[Exercise description] Reproduce the material in full, exactly as written.

[Recorded information]
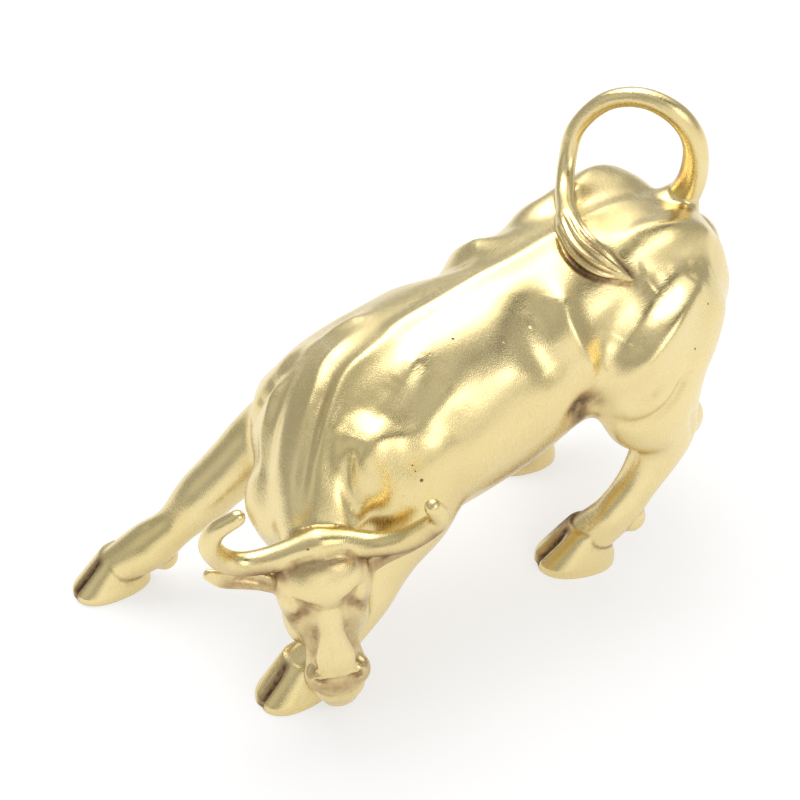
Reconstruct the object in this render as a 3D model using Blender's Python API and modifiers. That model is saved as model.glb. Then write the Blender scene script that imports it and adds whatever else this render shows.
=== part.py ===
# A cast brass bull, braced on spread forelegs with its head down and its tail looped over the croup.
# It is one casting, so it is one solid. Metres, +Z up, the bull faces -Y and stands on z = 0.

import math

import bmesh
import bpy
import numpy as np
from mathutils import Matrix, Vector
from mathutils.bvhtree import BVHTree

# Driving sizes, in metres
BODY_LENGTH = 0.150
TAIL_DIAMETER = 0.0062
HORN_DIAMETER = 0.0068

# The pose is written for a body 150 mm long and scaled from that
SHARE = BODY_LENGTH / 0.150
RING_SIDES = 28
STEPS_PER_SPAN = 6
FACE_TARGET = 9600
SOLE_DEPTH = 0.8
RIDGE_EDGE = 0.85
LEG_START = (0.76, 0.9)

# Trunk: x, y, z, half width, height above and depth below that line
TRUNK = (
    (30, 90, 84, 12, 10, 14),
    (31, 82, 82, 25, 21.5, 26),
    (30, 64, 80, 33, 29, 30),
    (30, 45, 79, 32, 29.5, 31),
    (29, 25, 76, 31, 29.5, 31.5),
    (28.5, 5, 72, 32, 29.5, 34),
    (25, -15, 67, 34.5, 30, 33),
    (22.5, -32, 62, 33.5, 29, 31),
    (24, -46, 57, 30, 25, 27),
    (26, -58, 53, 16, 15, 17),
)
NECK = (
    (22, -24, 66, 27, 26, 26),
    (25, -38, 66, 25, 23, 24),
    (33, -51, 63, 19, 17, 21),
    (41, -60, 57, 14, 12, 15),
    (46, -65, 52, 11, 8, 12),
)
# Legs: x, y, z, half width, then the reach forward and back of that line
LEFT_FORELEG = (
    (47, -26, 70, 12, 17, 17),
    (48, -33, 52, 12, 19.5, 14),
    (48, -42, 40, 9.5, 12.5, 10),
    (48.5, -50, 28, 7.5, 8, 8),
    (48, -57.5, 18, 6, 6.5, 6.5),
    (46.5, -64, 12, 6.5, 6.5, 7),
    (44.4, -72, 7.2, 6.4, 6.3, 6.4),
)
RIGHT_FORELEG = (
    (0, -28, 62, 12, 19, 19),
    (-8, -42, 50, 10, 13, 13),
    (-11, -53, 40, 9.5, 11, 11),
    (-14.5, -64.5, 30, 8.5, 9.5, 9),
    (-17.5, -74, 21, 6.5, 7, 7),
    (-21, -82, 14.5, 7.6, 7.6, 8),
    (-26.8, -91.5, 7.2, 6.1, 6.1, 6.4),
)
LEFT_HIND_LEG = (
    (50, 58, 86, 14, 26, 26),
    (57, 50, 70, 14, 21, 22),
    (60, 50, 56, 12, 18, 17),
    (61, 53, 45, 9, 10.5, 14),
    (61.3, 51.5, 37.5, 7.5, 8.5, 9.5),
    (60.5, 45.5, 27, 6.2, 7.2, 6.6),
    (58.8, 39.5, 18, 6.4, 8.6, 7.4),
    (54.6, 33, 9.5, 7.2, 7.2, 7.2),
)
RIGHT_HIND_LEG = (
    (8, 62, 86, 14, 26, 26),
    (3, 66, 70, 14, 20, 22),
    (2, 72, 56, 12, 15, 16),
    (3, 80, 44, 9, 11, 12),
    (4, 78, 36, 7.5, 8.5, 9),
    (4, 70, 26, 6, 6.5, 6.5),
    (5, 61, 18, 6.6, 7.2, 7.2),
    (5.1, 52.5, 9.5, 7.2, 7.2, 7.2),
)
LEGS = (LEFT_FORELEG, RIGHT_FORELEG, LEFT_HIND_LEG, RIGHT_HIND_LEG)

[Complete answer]
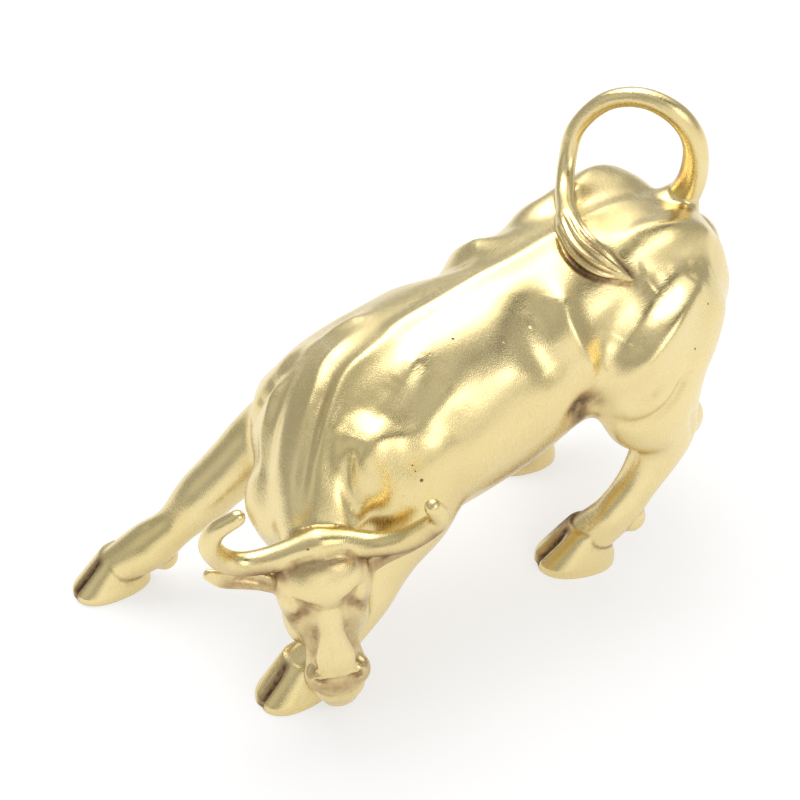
Reconstruct the object in this render as a 3D model using Blender's Python API and modifiers. That model is saved as model.glb. Then write the Blender scene script that imports it and adds whatever else this render shows.
=== part.py ===
# A cast brass bull, braced on spread forelegs with its head down and its tail looped over the croup.
# It is one casting, so it is one solid. Metres, +Z up, the bull faces -Y and stands on z = 0.

import math

import bmesh
import bpy
import numpy as np
from mathutils import Matrix, Vector
from mathutils.bvhtree import BVHTree

# Driving sizes, in metres
BODY_LENGTH = 0.150
TAIL_DIAMETER = 0.0062
HORN_DIAMETER = 0.0068

# The pose is written for a body 150 mm long and scaled from that
SHARE = BODY_LENGTH / 0.150
RING_SIDES = 28
STEPS_PER_SPAN = 6
FACE_TARGET = 9600
SOLE_DEPTH = 0.8
RIDGE_EDGE = 0.85
LEG_START = (0.76, 0.9)

# Trunk: x, y, z, half width, height above and depth below that line
TRUNK = (
    (30, 90, 84, 12, 10, 14),
    (31, 82, 82, 25, 21.5, 26),
    (30, 64, 80, 33, 29, 30),
    (30, 45, 79, 32, 29.5, 31),
    (29, 25, 76, 31, 29.5, 31.5),
    (28.5, 5, 72, 32, 29.5, 34),
    (25, -15, 67, 34.5, 30, 33),
    (22.5, -32, 62, 33.5, 29, 31),
    (24, -46, 57, 30, 25, 27),
    (26, -58, 53, 16, 15, 17),
)
NECK = (
    (22, -24, 66, 27, 26, 26),
    (25, -38, 66, 25, 23, 24),
    (33, -51, 63, 19, 17, 21),
    (41, -60, 57, 14, 12, 15),
    (46, -65, 52, 11, 8, 12),
)
# Legs: x, y, z, half width, then the reach forward and back of that line
LEFT_FORELEG = (
    (47, -26, 70, 12, 17, 17),
    (48, -33, 52, 12, 19.5, 14),
    (48, -42, 40, 9.5, 12.5, 10),
    (48.5, -50, 28, 7.5, 8, 8),
    (48, -57.5, 18, 6, 6.5, 6.5),
    (46.5, -64, 12, 6.5, 6.5, 7),
    (44.4, -72, 7.2, 6.4, 6.3, 6.4),
)
RIGHT_FORELEG = (
    (0, -28, 62, 12, 19, 19),
    (-8, -42, 50, 10, 13, 13),
    (-11, -53, 40, 9.5, 11, 11),
    (-14.5, -64.5, 30, 8.5, 9.5, 9),
    (-17.5, -74, 21, 6.5, 7, 7),
    (-21, -82, 14.5, 7.6, 7.6, 8),
    (-26.8, -91.5, 7.2, 6.1, 6.1, 6.4),
)
LEFT_HIND_LEG = (
    (50, 58, 86, 14, 26, 26),
    (57, 50, 70, 14, 21, 22),
    (60, 50, 56, 12, 18, 17),
    (61, 53, 45, 9, 10.5, 14),
    (61.3, 51.5, 37.5, 7.5, 8.5, 9.5),
    (60.5, 45.5, 27, 6.2, 7.2, 6.6),
    (58.8, 39.5, 18, 6.4, 8.6, 7.4),
    (54.6, 33, 9.5, 7.2, 7.2, 7.2),
)
RIGHT_HIND_LEG = (
    (8, 62, 86, 14, 26, 26),
    (3, 66, 70, 14, 20, 22),
    (2, 72, 56, 12, 15, 16),
    (3, 80, 44, 9, 11, 12),
    (4, 78, 36, 7.5, 8.5, 9),
    (4, 70, 26, 6, 6.5, 6.5),
    (5, 61, 18, 6.6, 7.2, 7.2),
    (5.1, 52.5, 9.5, 7.2, 7.2, 7.2),
)
LEGS = (LEFT_FORELEG, RIGHT_FORELEG, LEFT_HIND_LEG, RIGHT_HIND_LEG)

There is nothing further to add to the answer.